A Conversation with Andrew Kreisberg and Kevin Smith
This is the exact same feature that was on Supergirl. No change at all. Since they did that, I think I’ll do the same and just copy and paste my description from the Supergirl review.
This is a four-minute audio clip of Kevin Smith and Andrew Kreisberg, with some video of Flash, Arrow, and Supergirl scenes over it that talks a lot about the contrasts and comparisons with shows like Arrow and the Flash when it comes to Supergirl. There’s not a whole lot here, besides Kevin Smith’s well-documented discomfort with heavy special effects, but it’s only four minutes so I can’t really say you should avoid it. If anything though, I think it reinforces how cool the audio commentary for “Supergirl Lives” is.
Hey! Who doesn’t love Gag Reels!? Four minutes of silly dancing, flubbed lines, extreme profanity (all censored by the way, ) and suit antics. Really it’s just Grant Gustin acting like a total ham and everyone else riffing, joking, and playing pranks. It takes the stuffing out of some of the drama that happened in the season, so I definitely appreciated the light-hearted antics here.
Two deleted scenes on disc four. One from episode twenty which was a dramatic scene between Joe and Cecile which was pretty great until Barry’s goofy attempt to blend into the background; and two deleted scenes from episode twenty-three. One between Vibe and Killer Frost which doesn’t really add anything and a short exchange between Barry and Joe which is also sort of flat without the context.

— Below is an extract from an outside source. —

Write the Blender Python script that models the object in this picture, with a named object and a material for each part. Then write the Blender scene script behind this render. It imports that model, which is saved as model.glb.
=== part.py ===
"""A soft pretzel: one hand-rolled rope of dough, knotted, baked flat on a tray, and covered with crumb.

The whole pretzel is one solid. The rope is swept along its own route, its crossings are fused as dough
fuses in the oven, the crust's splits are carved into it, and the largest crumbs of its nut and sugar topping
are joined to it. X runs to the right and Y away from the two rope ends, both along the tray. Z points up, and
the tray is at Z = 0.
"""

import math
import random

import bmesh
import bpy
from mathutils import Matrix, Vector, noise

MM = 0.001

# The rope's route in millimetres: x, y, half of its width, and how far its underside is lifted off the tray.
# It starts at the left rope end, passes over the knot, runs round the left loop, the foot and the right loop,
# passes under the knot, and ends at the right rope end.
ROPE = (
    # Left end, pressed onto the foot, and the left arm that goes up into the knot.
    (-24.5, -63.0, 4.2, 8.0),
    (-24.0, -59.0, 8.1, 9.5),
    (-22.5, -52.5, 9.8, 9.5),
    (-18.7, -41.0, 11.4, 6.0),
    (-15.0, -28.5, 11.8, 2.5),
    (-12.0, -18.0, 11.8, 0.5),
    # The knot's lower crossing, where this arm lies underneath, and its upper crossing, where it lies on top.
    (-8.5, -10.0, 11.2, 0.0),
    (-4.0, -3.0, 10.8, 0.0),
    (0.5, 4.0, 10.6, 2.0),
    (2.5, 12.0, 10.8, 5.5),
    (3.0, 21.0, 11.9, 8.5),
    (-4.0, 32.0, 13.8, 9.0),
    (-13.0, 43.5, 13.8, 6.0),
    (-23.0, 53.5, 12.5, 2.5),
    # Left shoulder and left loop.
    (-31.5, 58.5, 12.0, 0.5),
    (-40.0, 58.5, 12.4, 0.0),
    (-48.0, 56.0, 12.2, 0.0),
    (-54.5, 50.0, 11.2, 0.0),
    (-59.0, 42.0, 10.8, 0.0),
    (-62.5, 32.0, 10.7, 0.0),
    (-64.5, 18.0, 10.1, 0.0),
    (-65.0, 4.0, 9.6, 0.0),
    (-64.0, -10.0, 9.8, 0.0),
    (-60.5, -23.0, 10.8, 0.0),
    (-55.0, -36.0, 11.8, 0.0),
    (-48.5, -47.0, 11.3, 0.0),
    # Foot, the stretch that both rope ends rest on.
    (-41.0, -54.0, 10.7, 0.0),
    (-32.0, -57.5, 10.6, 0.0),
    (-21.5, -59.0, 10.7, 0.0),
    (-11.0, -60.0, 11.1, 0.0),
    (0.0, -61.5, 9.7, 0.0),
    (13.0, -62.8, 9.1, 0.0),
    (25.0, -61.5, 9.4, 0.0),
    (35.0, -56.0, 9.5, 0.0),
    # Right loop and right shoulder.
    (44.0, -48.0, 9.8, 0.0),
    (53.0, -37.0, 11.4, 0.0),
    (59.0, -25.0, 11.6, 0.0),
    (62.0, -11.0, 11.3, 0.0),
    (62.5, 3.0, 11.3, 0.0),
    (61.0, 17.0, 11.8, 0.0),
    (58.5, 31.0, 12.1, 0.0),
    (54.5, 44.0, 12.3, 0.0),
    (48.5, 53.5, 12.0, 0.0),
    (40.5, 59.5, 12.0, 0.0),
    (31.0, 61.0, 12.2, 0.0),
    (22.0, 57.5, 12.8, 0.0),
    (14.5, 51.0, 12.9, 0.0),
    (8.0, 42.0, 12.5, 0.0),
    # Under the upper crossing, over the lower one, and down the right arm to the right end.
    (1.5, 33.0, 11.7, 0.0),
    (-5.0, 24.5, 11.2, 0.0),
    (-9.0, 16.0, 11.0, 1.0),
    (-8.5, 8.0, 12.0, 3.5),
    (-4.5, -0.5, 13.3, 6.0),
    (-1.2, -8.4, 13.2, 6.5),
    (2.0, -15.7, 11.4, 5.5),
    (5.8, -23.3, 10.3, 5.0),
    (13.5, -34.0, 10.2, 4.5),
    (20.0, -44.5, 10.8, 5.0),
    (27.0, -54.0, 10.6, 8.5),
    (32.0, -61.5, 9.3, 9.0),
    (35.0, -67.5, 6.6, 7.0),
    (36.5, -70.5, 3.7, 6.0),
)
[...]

Final Word: On the whole, The Flash Season Three Blu-Ray set came up heavier on content than Supergirl did. The only problem is that so much of it focused on the music of “Duet” that each of the videos involving “Duet” ended up recycling footage. They’re just little bits and pieces here and there, but considering how many milestones occurred in this season it was odd that the set leans so heavily on that one episode. Now the information that the videos provide about The Flash conceptually from comic to TV is clearly worth your time if you’re a fan, but I can not stress watching the “The Flash in Time: Time Travel in the Flash Universe” feature enough. It is hands down the best aspect of either set as it is informative from both an entertainment and educational perspective. On top of that, the look at the VFX is a clearly valuable feature that I feel was lacking in Supergirl. Technically the Flash Season Three Blu-Ray runs with the 1080p resolution in 16×9 with a 5.1 English audio track. There are also subtitles in English for the hearing impaired, French, and Spanish. Fans of the Flash both on screen and off-screen are likely to enjoy this impressive set. If you categorize yourself as a Flash fan and also appreciate visual effects or music production than that goes doubly so for you. The Flash Season Three is out on Blu-Ray right now. I’d highly recommend it as the definitive way to enjoy this acclaimed show.